Exactly the lines from the one that contains "bed = adhesive_bed()" to the one that contains "if empty is", both lines included, should be copied, and no others.

• _STORED DATA_
[start]

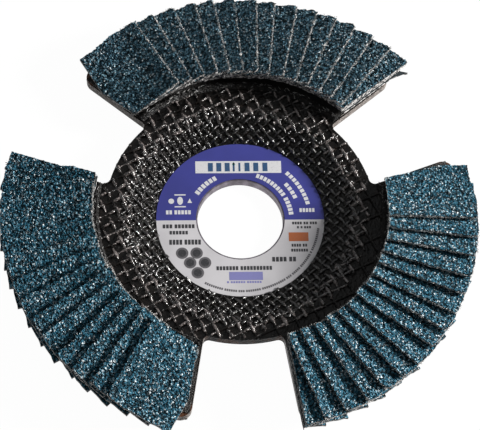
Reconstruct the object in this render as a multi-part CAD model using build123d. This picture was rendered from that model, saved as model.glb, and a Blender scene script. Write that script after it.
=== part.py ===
from build123d import *
from math import asin, atan2, ceil, cos, degrees, hypot, radians, sin, sqrt, tan
import os

# Flap disc for an angle grinder: a pressed fibre plate with three lobes and three
# viewing windows, carrying three shingled fans of abrasive cloth flaps.
# Millimetres. The origin is on the bore axis at the back face of the hub, and +Z
# points to the abrasive side.

# --- driving dimensions -------------------------------------------------------
disc_diameter = 125.0       # circle swept by the outermost flap corners
bore_diameter = 22.23

# bush
bush_wall = 0.8
bush_flange_diameter = 29.0
bush_flange_thickness = 0.4
bush_clearance = 0.05       # between the bush and the plate moulded round it

# backing plate
plate_diameter = 115.0
plate_thickness = 2.7
hub_diameter = 44.6         # flat that the label and the clamp nut lie on
dish_run = 8.2              # radial length of the sloping wall
dish_depth = 3.3            # rim face above hub face
dish_bend = 2.0             # inside radius of the two bends
lobe_count = 3
first_lobe_angle = 90.0     # middle of the lobe that carries fan a, from +X
lobe_corner = 3.0
window_radius = 35.0        # how far in a viewing window reaches
window_span = 33.2          # degrees between a window's sides, at its bottom
window_flare = 7.2          # degrees that each side leans into the window
window_fillet = 1.5
strand_angle = 25.5         # direction of the glass mesh's main strands, from +X
strand_pitch = 5.5
strand_offset = 0.825       # from the bore axis to the nearest strand
strand_width = 0.7
strand_height = 0.4         # above the rim face
strand_clearance = 0.2      # between the strands' ends and the adhesive

# label
label_inner_diameter = 23.0
label_inset = 0.55          # from the edge of the hub
label_thickness = 0.15

# adhesive
bed_thickness = 0.3
bed_outer_diameter = 112.0
bed_inset = 0.4             # from the sides of the lobe
bead_width = 1.1            # bead squeezed out in front of the flaps
bead_height = 1.3
bead_clearance = 0.15       # between the bead and the nearest flap
bed_clearance = 0.05        # between the bed and the flaps' roots

# flaps
flap_width = 17.0
flap_length = 23.1
flap_thickness = 1.1
flap_clearance = 0.1        # between two layers
flap_offset = 4.0           # free edge from the radial line that the flap lies along
flap_pitch = 5.25           # degrees from one flap to the next
flap_count = 15             # in one fan, each with its free edge in view
levelling_count = 3         # cut flaps that hold up the last free edge
flap_scatter = 0.25         # how unevenly the hand-laid flaps reach outwards

# --- derived dimensions -------------------------------------------------------
bore_radius = bore_diameter / 2
bush_radius = bore_radius + bush_wall
hub_height = plate_thickness
rim_height = hub_height + dish_depth
lobe_pitch = 360 / lobe_count
lobe_angles = [first_lobe_angle + number * lobe_pitch for number in range(lobe_count)]

# A lobe's two sides lean out from the radial line and meet inside the hub.
side_angle = (lobe_pitch - window_span) / 2 + window_flare
side_apex = window_radius * sin(radians(window_flare)) / sin(radians(side_angle))

# Along its own radial line a flap runs from inner to outer, from root to free edge.
root_offset = flap_width - flap_offset
flap_outer = sqrt((disc_diameter / 2) ** 2 - root_offset ** 2)
flap_inner = flap_outer - flap_length
root_height = rim_height + bed_thickness + bed_clearance
layer_height = flap_thickness + flap_clearance
stack_height = rim_height + layer_height * (flap_count + levelling_count)

# The last free edge ends where the lobe's side crosses the disc's outside.
side_line_offset = side_apex * sin(radians(side_angle))
side_end_angle = side_angle - degrees(side_line_offset / flap_outer)
last_flap_angle = degrees(atan2(flap_offset, flap_outer)) - side_end_angle
first_flap_angle = last_flap_angle + flap_pitch * (flap_count - 1)

bead_outer = flap_inner - flap_scatter - bead_clearance
bead_inner = bead_outer - bead_width


# --- shared forms -------------------------------------------------------------
def turned(angle, shape):
    """The shape turned anticlockwise about the bore axis."""
    return Rot(0, 0, angle) * shape


def lobe_wedge(inset=0.0):
    """Plan between a lobe's two sides, with the middle of the lobe along +X."""
    apex = side_apex + inset / sin(radians(side_angle))
    run = disc_diameter * cos(radians(side_angle))
    rise = disc_diameter * sin(radians(side_angle))
    return Polygon((apex, 0), (apex + run, -rise), (apex + run, rise))


def lobe_cutter(inset=0.0):
    """Tall wedge that trims what lies on a lobe to the lobe's sides."""
    return extrude(lobe_wedge(inset), amount=stack_height)


def ring(inner_diameter, outer_diameter, bottom, thickness):
    """Flat round washer shape."""
    plan = Circle(outer_diameter / 2) - Circle(inner_diameter / 2)
    return Pos(0, 0, bottom) * extrude(plan, amount=thickness)


def rounded_at(section, x, y, radius):
    """The section with its corner at x, y rounded."""
    corner = section.vertices().sort_by_distance((x, y, 0))[0]
    return fillet(corner, radius)


# --- backing plate ------------------------------------------------------------
def lobe_plan():
    """One lobe from the hub to its two rounded outer corners."""
    seamless_disc = turned(180, Circle(plate_diameter / 2))
    lobe = lobe_wedge() & seamless_disc
    corners = lobe.vertices().sort_by(Axis.X)[-2:]
    return fillet(corners, lobe_corner)


def plate_plan():
    """Round hub and lobes, with a window open to the outside between each two."""
    plan = Circle(window_radius)
    for angle in lobe_angles:
        plan += turned(angle, lobe_plan())
    roots = [v for v in plan.vertices() if hypot(v.X, v.Y) < window_radius + window_fillet]
    return fillet(roots, window_fillet)


def dish_section():
    """Half section of the pressed dish: hub, sloping wall and rim, all one thickness."""
    slope = atan2(dish_depth, dish_run)
    shift = plate_thickness * tan(slope / 2)
    hub_edge = hub_diameter / 2
    wall_top = hub_edge + dish_run
    rim_edge = plate_diameter / 2 + lobe_corner
    inside, outside = dish_bend, dish_bend + plate_thickness
    section = make_face(Polyline(
        (0, 0), (hub_edge + shift, 0), (wall_top + shift, dish_depth), (rim_edge, dish_depth),
        (rim_edge, rim_height), (wall_top, rim_height), (hub_edge, hub_height), (0, hub_height),
        close=True))
    section = rounded_at(section, hub_edge + shift, 0, outside)
    section = rounded_at(section, wall_top + shift, dish_depth, inside)
    section = rounded_at(section, wall_top, rim_height, outside)
    return rounded_at(section, hub_edge, hub_height, inside)


def strands():
    """Main strands of the glass mesh, crossing at right angles and raised from the rim face."""
    half_width, half_crest = strand_width / 2, strand_width / 4
    ridge = make_face(Polyline(
        (-half_width, 0), (half_width, 0), (half_crest, strand_height), (-half_crest, strand_height),
        close=True))
    strand = extrude(Plane.YZ * ridge, amount=bead_inner, both=True)
    count = ceil(bead_inner / strand_pitch)
    mesh = Part()
    for direction in (strand_angle, strand_angle + 90):
        for number in range(-count, count + 1):
            mesh += turned(direction, Pos(0, strand_offset + number * strand_pitch, rim_height) * strand)
    slope = atan2(dish_depth, dish_run)
    bend_end = hub_diameter / 2 + dish_run + (dish_bend + plate_thickness) * tan(slope / 2)
    in_front = plate_plan() & Circle(bead_inner - strand_clearance)
    mesh &= Pos(0, 0, rim_height) * extrude(in_front, amount=strand_height)
    return mesh - Pos(0, 0, rim_height) * extrude(Circle(bend_end), amount=strand_height)


def backing_plate():
    """Pressed fibre plate, cut to its lobes, with a seat for the bush in its back."""
    dish = revolve(Plane.XZ * dish_section(), Axis.Z)
    plate = dish & extrude(plate_plan(), amount=rim_height)
    plate += strands()
    hole = 2 * (bush_radius + bush_clearance)
    seat = bush_flange_diameter + 2 * bush_clearance
    plate -= extrude(Circle(hole / 2), amount=rim_height)
    plate -= extrude(Circle(seat / 2), amount=bush_flange_thickness)
    return plate


# --- bush, label and adhesive -------------------------------------------------
def bush():
    """Metal sleeve through the hub, with its flange flush in the plate's back."""
    sleeve = ring(bore_diameter, 2 * bush_radius, 0, hub_height)
    return sleeve + ring(bore_diameter, bush_flange_diameter, 0, bush_flange_thickness)


def label():
    """Paper ring stuck on the hub."""
    return ring(label_inner_diameter, hub_diameter - 2 * label_inset, hub_height, label_thickness)


def adhesive_bed():
    """Thin bed on a lobe's rim, with a tapering bead along the flaps' inner ends."""
    bed_outer = bed_outer_diameter / 2
    bead_middle = (bead_inner + bead_outer) / 2
    section = make_face(Polyline(
        (bead_inner, rim_height), (bed_outer, rim_height), (bed_outer, rim_height + bed_thickness),
        (bead_outer, rim_height + bed_thickness), (bead_middle, rim_height + bead_height),
        close=True))
    ring_of_glue = revolve(Plane.XZ * section, Axis.Z)
    return ring_of_glue & lobe_cutter(bed_inset)


# --- flaps --------------------------------------------------------------------
def crease(layers, distance):
    """Point of a flap, at that distance along it, where it has climbed that many layers.

    A flap climbs one layer at the root edge of each flap below it, and each root edge is
    turned one pitch clockwise from the one before."""
    turn = radians(layers * flap_pitch)
    across = root_offset / cos(turn) - distance * tan(turn)
    return distance, across, root_height + layers * layer_height


def covered_layers(distance):
    """How many layers a free edge has climbed, at that distance along the flap."""
    free_edge_angle = atan2(flap_offset, distance)
    root_edge_angle = asin(root_offset / hypot(distance, flap_offset))
    return degrees(free_edge_angle + root_edge_angle) / flap_pitch


def slanted_plate(*corners):
    """Piece of cloth as thick as a flap, with its underside through three corners."""
    return extrude(make_face(Polyline(*corners, close=True)), amount=flap_thickness, dir=(0, 0, 1))


def flap_blank():
    """Whole flap along +X, lying on the flaps below it and cut straight along its free edge."""
    flap = Part()
    for layer in range(ceil(covered_layers(flap_inner))):
        inner, outer = crease(layer, flap_inner), crease(layer, flap_outer)
        next_inner, next_outer = crease(layer + 1, flap_inner), crease(layer + 1, flap_outer)
        flap += slanted_plate(inner, outer, next_inner)
        flap += slanted_plate(outer, next_outer, next_inner)
    middle_of_width = root_offset - flap_width / 2
    cloth = Pos((flap_inner + flap_outer) / 2, middle_of_width, 0) * Rectangle(flap_length, flap_width)
    return flap & extrude(cloth, amount=stack_height)


def reach(number):
    """How far a hand-laid flap sits in from its full reach."""
    return -flap_scatter * (1 + sin(2.4 * number)) / 2


def fan_flap(blank, cutter, number):
    """Flap of one fan, counted clockwise from the top of the shingle, cut to the lobe."""
    angle = first_flap_angle - number * flap_pitch
    return turned(angle, Pos(reach(number), 0, 0) * blank) & cutter


# --- the disc -----------------------------------------------------------------
os.makedirs("parts", exist_ok=True)


def save(shape, name):
    export_step(shape, f"parts/{name}.step")


save(backing_plate(), "backing_plate")
save(bush(), "bush")
save(label(), "label")

bed = adhesive_bed()
whole_flap = flap_blank()
trim = lobe_cutter()
fan = [fan_flap(whole_flap, trim, number) for number in range(flap_count + levelling_count)]

for lobe_angle, fan_name in zip(lobe_angles, "abcdefgh"):
    save(turned(lobe_angle, bed), f"adhesive_bed_{fan_name}")
    for number, flap in enumerate(fan, start=1):
        if number <= flap_count:
            name = f"flap_{fan_name}_{number:02d}"
        else:
            name = f"levelling_flap_{fan_name}_{number - flap_count}"
        save(turned(lobe_angle, flap), name)
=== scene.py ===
import random
from math import asin, atan2, ceil, cos, hypot, pi, radians, sin

import bmesh
import bpy
from bpy.props import FloatProperty, FloatVectorProperty, IntProperty, PointerProperty
from mathutils import Matrix, Vector, noise


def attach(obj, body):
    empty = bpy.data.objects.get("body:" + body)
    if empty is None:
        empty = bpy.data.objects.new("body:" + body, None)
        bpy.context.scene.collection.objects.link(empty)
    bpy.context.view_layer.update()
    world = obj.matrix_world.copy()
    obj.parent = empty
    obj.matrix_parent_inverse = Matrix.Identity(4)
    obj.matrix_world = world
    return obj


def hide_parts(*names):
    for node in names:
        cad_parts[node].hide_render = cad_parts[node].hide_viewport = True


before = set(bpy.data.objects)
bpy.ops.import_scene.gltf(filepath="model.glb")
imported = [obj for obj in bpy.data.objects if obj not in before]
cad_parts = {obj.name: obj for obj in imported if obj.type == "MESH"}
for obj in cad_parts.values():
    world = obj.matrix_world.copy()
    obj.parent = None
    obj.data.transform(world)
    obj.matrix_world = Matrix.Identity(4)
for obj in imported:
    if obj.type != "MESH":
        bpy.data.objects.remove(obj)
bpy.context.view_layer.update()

bl_info = {
    "name": "Flap disc",
    "version": (1, 0, 0),
    "blender": (4, 5, 0),
    "location": "View3D > Sidebar > Flap disc",
    "description": "Dresses the flap disc with grain, cloth edges, fibre mesh, label print and a stage",
    "category": "Object",
}

MM = 0.001
FANS = "abc"
LEVELLING = 3      # levelling flaps in a fan
# How each fan was laid and cut, in millimetres: how far out its first and its last flap lie, how
# much is cut away along its two sides at their inner and outer ends, and how far the covered outer
# corners are worn back.
FAN_REACH = {"a": (-0.40, 0.55), "b": (0.30, -0.10), "c": (-0.30, -0.30)}
FAN_TRIM = {"a": ((0.0, 0.0), (0.0, 0.0)), "b": ((0.8, 0.8), (1.2, 1.9)), "c": ((0.3, 1.9), (0.0, 0.0))}
FAN_WEAR = {"a": 0.8, "b": 0.3, "c": 0.95}
FAN_RAG_AND_HIGHLIGHT = {"a": 1.0, "b": 0.0, "c": 0.0}      # painted highlight: how white fan a's lit free edges are painted, as a share, and how much more ragged they run
FAN_THREADS = {"a": 190, "b": 25, "c": 170}      # loose threads along each free edge
STRAY_CORNER = ("a", 18)      # the levelling flap whose outer corner the saw missed
SIDE_INNER, SIDE_OUTER = 33.0 * MM, 56.0 * MM      # the two ends of a side, from the lobe's apex
BURIED_FROM = 31.5 * MM      # where resin starts to bury the rovings, from the axis
FAN_C_SHADOW_FROM = 33.2 * MM      # painted shadow: from here out, in front of fan c, the rovings are left out, so the plate reads smooth and dark where the fan's shadow falls
BEAD_INNER, BEAD_OUTER = 36.5 * MM, 38.3 * MM      # the bead of adhesive, from the axis
BEAD_HALF = radians(43.0)      # how far a bead runs to each side of its lobe's middle
BEAD_FIBRES = 160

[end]

• _ANSWER TO THIS PROBLEM_
bed = adhesive_bed()
whole_flap = flap_blank()
trim = lobe_cutter()
fan = [fan_flap(whole_flap, trim, number) for number in range(flap_count + levelling_count)]

for lobe_angle, fan_name in zip(lobe_angles, "abcdefgh"):
    save(turned(lobe_angle, bed), f"adhesive_bed_{fan_name}")
    for number, flap in enumerate(fan, start=1):
        if number <= flap_count:
            name = f"flap_{fan_name}_{number:02d}"
        else:
            name = f"levelling_flap_{fan_name}_{number - flap_count}"
        save(turned(lobe_angle, flap), name)
=== scene.py ===
import random
from math import asin, atan2, ceil, cos, hypot, pi, radians, sin

import bmesh
import bpy
from bpy.props import FloatProperty, FloatVectorProperty, IntProperty, PointerProperty
from mathutils import Matrix, Vector, noise


def attach(obj, body):
    empty = bpy.data.objects.get("body:" + body)
    if empty is None:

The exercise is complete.